BEGIN Supplied data

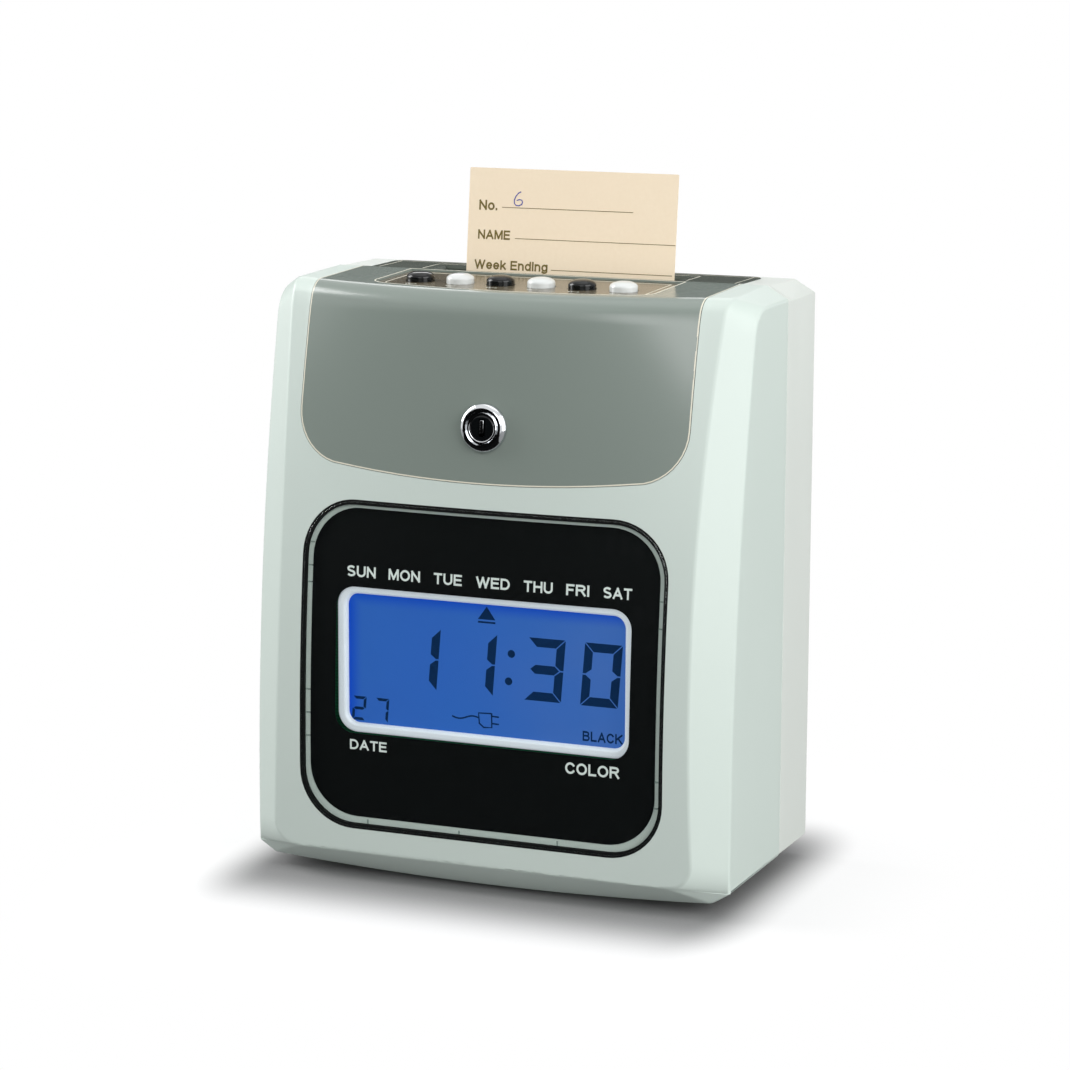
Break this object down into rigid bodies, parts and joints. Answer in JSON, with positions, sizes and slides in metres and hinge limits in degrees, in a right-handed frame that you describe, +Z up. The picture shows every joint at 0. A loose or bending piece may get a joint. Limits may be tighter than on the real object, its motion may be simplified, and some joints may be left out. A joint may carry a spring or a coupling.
{
  "type": "time clock",
  "caption": "Electronic time clock with top card slot, six keys, keyed drop-front cover, blue clock display and card printer inside.",
  "frame": {"origin": "middle of the footprint on the table, under the rubber feet", "axes": "+X right as seen from the front, -Y to the front, +Z up"},
  "size_m": [0.194, 0.104, 0.2678],
  "materials": {
    "cover_plastic": "smooth moulded ABS, pale grey green",
    "case_plastic": "fine textured ABS",
    "fascia_plastic": "glossy dark grey overlay",
    "deck_plastic": "satin dark grey ABS",
    "lens_clear": "clear acrylic with a black print behind it",
    "bezel_plastic": "white ABS",
    "lcd": "blue negative liquid crystal cell",
    "tinplate": "tinned steel can",
    "board": "green solder resist on glass laminate",
    "black_plastic": "black moulded plastic",
    "white_key": "white key cap",
    "black_key": "black key cap",
    "chrome": "polished chrome plate",
    "zinc_steel": "bright zinc plated steel",
    "rubber": "moulded rubber",
    "acetal": "natural acetal",
    "brass": "turned brass",
    "ribbon": "inked woven nylon",
    "knob_blue": "blue moulded knob",
    "battery_wrap": "shrink wrapped cells",
    "card_stock": "cream card stock"
  },
  "bodies": {
    "base": {"rear_case": "case_plastic", "rear_deck": "deck_plastic", "base_plate": "zinc_steel", "rubber_feet": "rubber", "hinge_pins": "zinc_steel", "case_screws": "zinc_steel", "side_frame_left": "zinc_steel", "side_frame_right": "zinc_steel", "card_guide_front": "black_plastic", "card_guide_rear": "black_plastic", "card_stop": "zinc_steel", "platen": "rubber", "platen_bar": "zinc_steel", "guide_shaft": "zinc_steel", "carriage_motor": "tinplate", "feed_motor": "tinplate", "ribbon_cartridge": "black_plastic", "ink_ribbon": "ribbon", "strike_bracket": "zinc_steel", "main_board": "board", "board_parts": "black_plastic", "backup_battery": "battery_wrap", "dc_inlet": "black_plastic", "buzzer": "black_plastic"},
    "cover": {"front_cover": "cover_plastic", "fascia": "fascia_plastic", "display_lens": "lens_clear", "display_bezel": "bezel_plastic", "display_glass": "lcd", "display_module": "tinplate", "display_board": "board", "switch_board": "board", "key_switches": "black_plastic", "cover_screws": "zinc_steel", "lock_barrel": "chrome", "lock_nut": "zinc_steel"},
    "lock": {"lock_plug": "chrome", "lock_cam": "zinc_steel"},
    "key_1": {"key_1": "black_key"},
    "key_2": {"key_2": "white_key"},
    "key_3": {"key_3": "black_key"},
    "key_4": {"key_4": "white_key"},
    "key_5": {"key_5": "black_key"},
    "key_6": {"key_6": "white_key"},
    "carriage": {"print_carriage": "black_plastic", "print_head": "tinplate"},
    "lead_screw": {"lead_screw": "zinc_steel", "lead_gear": "acetal"},
    "carriage_pinion": {"carriage_pinion": "brass"},
    "feed_shaft": {"feed_shaft": "zinc_steel", "feed_tyres": "rubber", "feed_gear": "acetal"},
    "feed_pinion": {"feed_pinion": "brass"},
    "pinch_rollers": {"pinch_rollers": "black_plastic"},
    "ribbon_knob": {"ribbon_knob": "knob_blue"},
    "time_card": {"time_card": "card_stock"}
  },
  "joints": [
    {"name": "cover_hinge", "type": "hinge", "parent": "base", "child": "cover", "pos_m": [0, -0.04, 0.0105], "axis": [1, 0, 0], "range_deg": [0, 55]},
    {"name": "lock_turn", "type": "hinge", "parent": "cover", "child": "lock", "pos_m": [0, -0.04569, 0.178], "axis": [0, -0.9954, 0.0959], "range_deg": [0, 90]},
    {"name": "key_1_press", "type": "slide", "parent": "cover", "child": "key_1", "axis": [0, -0.0279, 0.9996], "range_m": [-0.0012, 0], "stiffness_N_per_m": 300, "springref_m": 0.002},
    {"name": "key_2_press", "type": "slide", "parent": "cover", "child": "key_2", "axis": [0, -0.0279, 0.9996], "range_m": [-0.0012, 0], "stiffness_N_per_m": 300, "springref_m": 0.002},
    {"name": "key_3_press", "type": "slide", "parent": "cover", "child": "key_3", "axis": [0, -0.0279, 0.9996], "range_m": [-0.0012, 0], "stiffness_N_per_m": 300, "springref_m": 0.002},
    {"name": "key_4_press", "type": "slide", "parent": "cover", "child": "key_4", "axis": [0, -0.0279, 0.9996], "range_m": [-0.0012, 0], "stiffness_N_per_m": 300, "springref_m": 0.002},
    {"name": "key_5_press", "type": "slide", "parent": "cover", "child": "key_5", "axis": [0, -0.0279, 0.9996], "range_m": [-0.0012, 0], "stiffness_N_per_m": 300, "springref_m": 0.002},
    {"name": "key_6_press", "type": "slide", "parent": "cover", "child": "key_6", "axis": [0, -0.0279, 0.9996], "range_m": [-0.0012, 0], "stiffness_N_per_m": 300, "springref_m": 0.002},
    {"name": "carriage_slide", "type": "slide", "parent": "base", "child": "carriage", "axis": [1, 0, 0], "range_m": [-0.03, 0.042]},
    {"name": "lead_screw_turn", "type": "hinge", "parent": "base", "child": "lead_screw", "pos_m": [0, -0.0038, 0.16435], "axis": [1, 0, 0], "range_deg": [-905, 1265]},
    {"name": "carriage_pinion_turn", "type": "hinge", "parent": "base", "child": "carriage_pinion", "pos_m": [0, -0.01693, 0.15371], "axis": [1, 0, 0], "range_deg": [-3155, 2255]},
    {"name": "feed_turn", "type": "hinge", "parent": "base", "child": "feed_shaft", "pos_m": [0, 0.00157, 0.10345], "axis": [1, 0, 0], "continuous": true},
    {"name": "feed_pinion_turn", "type": "hinge", "parent": "base", "child": "feed_pinion", "pos_m": [0, -0.01156, 0.09282], "axis": [1, 0, 0], "continuous": true},
    {"name": "pinch_turn", "type": "hinge", "parent": "base", "child": "pinch_rollers", "pos_m": [0, 0.0145, 0.10209], "axis": [1, 0, 0], "continuous": true},
    {"name": "ribbon_knob_turn", "type": "hinge", "parent": "base", "child": "ribbon_knob", "pos_m": [0.045, -0.00877, 0.18397], "axis": [0, -0.9945, 0.1045], "continuous": true},
    {"name": "card_slide", "type": "slide", "parent": "base", "child": "time_card", "axis": [0, 0.1045, 0.9945], "range_m": [-0.012, 0.15]}
  ],
  "couplings": [
    {"joint": "lead_screw_turn", "follows": "carriage_slide", "rad_per_m": 523.6},
    {"joint": "carriage_pinion_turn", "follows": "carriage_slide", "rad_per_m": -1309},
    {"joint": "feed_pinion_turn", "follows": "feed_turn", "ratio": -2.5},
    {"joint": "pinch_turn", "follows": "feed_turn", "ratio": -1.4}
  ]
}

END Supplied data

--- What is expected ---
Please repeat the material above, word for word and in full.

--- Solution to the problem ---
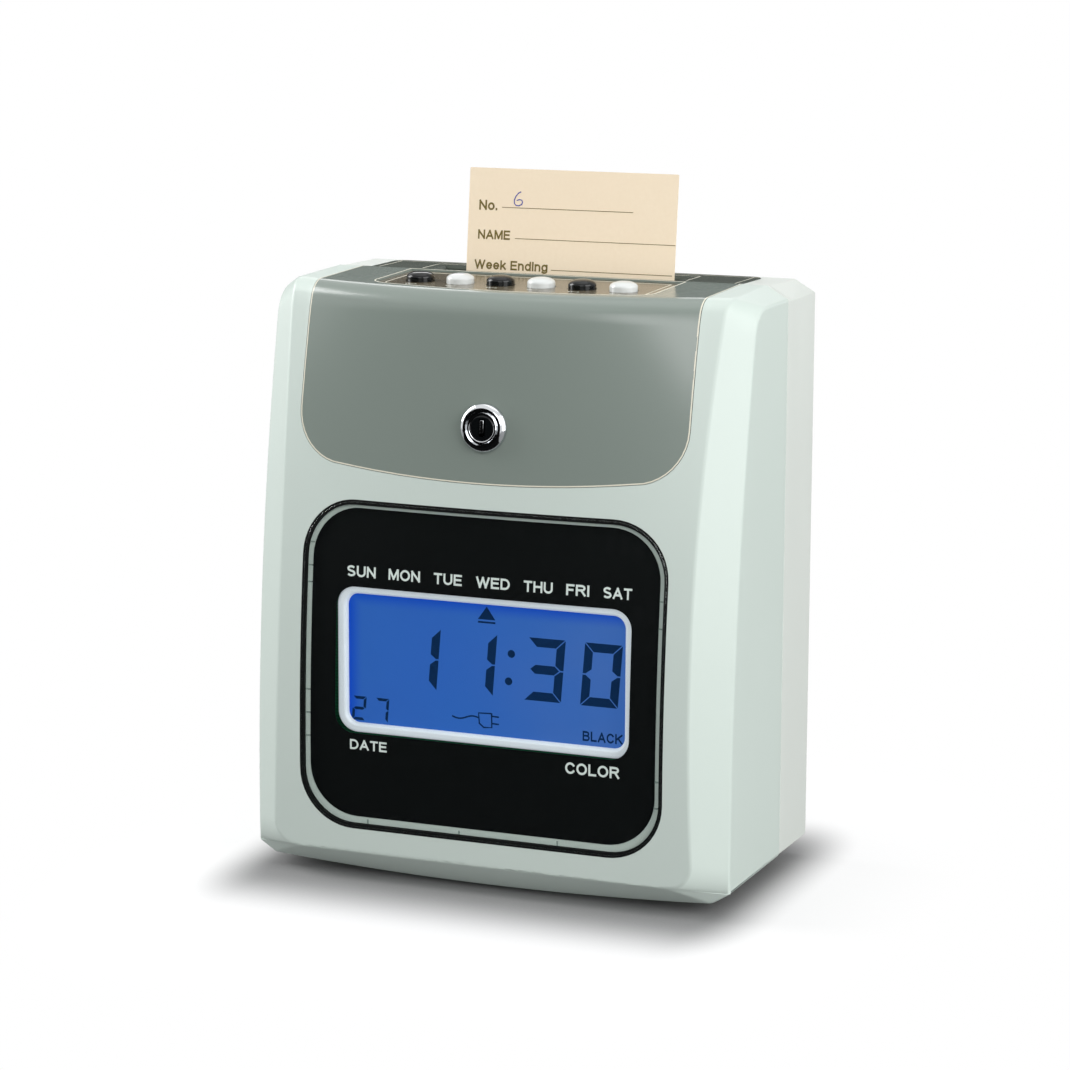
Break this object down into rigid bodies, parts and joints. Answer in JSON, with positions, sizes and slides in metres and hinge limits in degrees, in a right-handed frame that you describe, +Z up. The picture shows every joint at 0. A loose or bending piece may get a joint. Limits may be tighter than on the real object, its motion may be simplified, and some joints may be left out. A joint may carry a spring or a coupling.
{
  "type": "time clock",
  "caption": "Electronic time clock with top card slot, six keys, keyed drop-front cover, blue clock display and card printer inside.",
  "frame": {"origin": "middle of the footprint on the table, under the rubber feet", "axes": "+X right as seen from the front, -Y to the front, +Z up"},
  "size_m": [0.194, 0.104, 0.2678],
  "materials": {
    "cover_plastic": "smooth moulded ABS, pale grey green",
    "case_plastic": "fine textured ABS",
    "fascia_plastic": "glossy dark grey overlay",
    "deck_plastic": "satin dark grey ABS",
    "lens_clear": "clear acrylic with a black print behind it",
    "bezel_plastic": "white ABS",
    "lcd": "blue negative liquid crystal cell",
    "tinplate": "tinned steel can",
    "board": "green solder resist on glass laminate",
    "black_plastic": "black moulded plastic",
    "white_key": "white key cap",
    "black_key": "black key cap",
    "chrome": "polished chrome plate",
    "zinc_steel": "bright zinc plated steel",
    "rubber": "moulded rubber",
    "acetal": "natural acetal",
    "brass": "turned brass",
    "ribbon": "inked woven nylon",
    "knob_blue": "blue moulded knob",
    "battery_wrap": "shrink wrapped cells",
    "card_stock": "cream card stock"
  },
  "bodies": {
    "base": {"rear_case": "case_plastic", "rear_deck": "deck_plastic", "base_plate": "zinc_steel", "rubber_feet": "rubber", "hinge_pins": "zinc_steel", "case_screws": "zinc_steel", "side_frame_left": "zinc_steel", "side_frame_right": "zinc_steel", "card_guide_front": "black_plastic", "card_guide_rear": "black_plastic", "card_stop": "zinc_steel", "platen": "rubber", "platen_bar": "zinc_steel", "guide_shaft": "zinc_steel", "carriage_motor": "tinplate", "feed_motor": "tinplate", "ribbon_cartridge": "black_plastic", "ink_ribbon": "ribbon", "strike_bracket": "zinc_steel", "main_board": "board", "board_parts": "black_plastic", "backup_battery": "battery_wrap", "dc_inlet": "black_plastic", "buzzer": "black_plastic"},
    "cover": {"front_cover": "cover_plastic", "fascia": "fascia_plastic", "display_lens": "lens_clear", "display_bezel": "bezel_plastic", "display_glass": "lcd", "display_module": "tinplate", "display_board": "board", "switch_board": "board", "key_switches": "black_plastic", "cover_screws": "zinc_steel", "lock_barrel": "chrome", "lock_nut": "zinc_steel"},
    "lock": {"lock_plug": "chrome", "lock_cam": "zinc_steel"},
    "key_1": {"key_1": "black_key"},
    "key_2": {"key_2": "white_key"},
    "key_3": {"key_3": "black_key"},
    "key_4": {"key_4": "white_key"},
    "key_5": {"key_5": "black_key"},
    "key_6": {"key_6": "white_key"},
    "carriage": {"print_carriage": "black_plastic", "print_head": "tinplate"},
    "lead_screw": {"lead_screw": "zinc_steel", "lead_gear": "acetal"},
    "carriage_pinion": {"carriage_pinion": "brass"},
    "feed_shaft": {"feed_shaft": "zinc_steel", "feed_tyres": "rubber", "feed_gear": "acetal"},
    "feed_pinion": {"feed_pinion": "brass"},
    "pinch_rollers": {"pinch_rollers": "black_plastic"},
    "ribbon_knob": {"ribbon_knob": "knob_blue"},
    "time_card": {"time_card": "card_stock"}
  },
  "joints": [
    {"name": "cover_hinge", "type": "hinge", "parent": "base", "child": "cover", "pos_m": [0, -0.04, 0.0105], "axis": [1, 0, 0], "range_deg": [0, 55]},
    {"name": "lock_turn", "type": "hinge", "parent": "cover", "child": "lock", "pos_m": [0, -0.04569, 0.178], "axis": [0, -0.9954, 0.0959], "range_deg": [0, 90]},
    {"name": "key_1_press", "type": "slide", "parent": "cover", "child": "key_1", "axis": [0, -0.0279, 0.9996], "range_m": [-0.0012, 0], "stiffness_N_per_m": 300, "springref_m": 0.002},
    {"name": "key_2_press", "type": "slide", "parent": "cover", "child": "key_2", "axis": [0, -0.0279, 0.9996], "range_m": [-0.0012, 0], "stiffness_N_per_m": 300, "springref_m": 0.002},
    {"name": "key_3_press", "type": "slide", "parent": "cover", "child": "key_3", "axis": [0, -0.0279, 0.9996], "range_m": [-0.0012, 0], "stiffness_N_per_m": 300, "springref_m": 0.002},
    {"name": "key_4_press", "type": "slide", "parent": "cover", "child": "key_4", "axis": [0, -0.0279, 0.9996], "range_m": [-0.0012, 0], "stiffness_N_per_m": 300, "springref_m": 0.002},
    {"name": "key_5_press", "type": "slide", "parent": "cover", "child": "key_5", "axis": [0, -0.0279, 0.9996], "range_m": [-0.0012, 0], "stiffness_N_per_m": 300, "springref_m": 0.002},
    {"name": "key_6_press", "type": "slide", "parent": "cover", "child": "key_6", "axis": [0, -0.0279, 0.9996], "range_m": [-0.0012, 0], "stiffness_N_per_m": 300, "springref_m": 0.002},
    {"name": "carriage_slide", "type": "slide", "parent": "base", "child": "carriage", "axis": [1, 0, 0], "range_m": [-0.03, 0.042]},
    {"name": "lead_screw_turn", "type": "hinge", "parent": "base", "child": "lead_screw", "pos_m": [0, -0.0038, 0.16435], "axis": [1, 0, 0], "range_deg": [-905, 1265]},
    {"name": "carriage_pinion_turn", "type": "hinge", "parent": "base", "child": "carriage_pinion", "pos_m": [0, -0.01693, 0.15371], "axis": [1, 0, 0], "range_deg": [-3155, 2255]},
    {"name": "feed_turn", "type": "hinge", "parent": "base", "child": "feed_shaft", "pos_m": [0, 0.00157, 0.10345], "axis": [1, 0, 0], "continuous": true},
    {"name": "feed_pinion_turn", "type": "hinge", "parent": "base", "child": "feed_pinion", "pos_m": [0, -0.01156, 0.09282], "axis": [1, 0, 0], "continuous": true},
    {"name": "pinch_turn", "type": "hinge", "parent": "base", "child": "pinch_rollers", "pos_m": [0, 0.0145, 0.10209], "axis": [1, 0, 0], "continuous": true},
    {"name": "ribbon_knob_turn", "type": "hinge", "parent": "base", "child": "ribbon_knob", "pos_m": [0.045, -0.00877, 0.18397], "axis": [0, -0.9945, 0.1045], "continuous": true},
    {"name": "card_slide", "type": "slide", "parent": "base", "child": "time_card", "axis": [0, 0.1045, 0.9945], "range_m": [-0.012, 0.15]}
  ],
  "couplings": [
    {"joint": "lead_screw_turn", "follows": "carriage_slide", "rad_per_m": 523.6},
    {"joint": "carriage_pinion_turn", "follows": "carriage_slide", "rad_per_m": -1309},
    {"joint": "feed_pinion_turn", "follows": "feed_turn", "ratio": -2.5},
    {"joint": "pinch_turn", "follows": "feed_turn", "ratio": -1.4}
  ]
}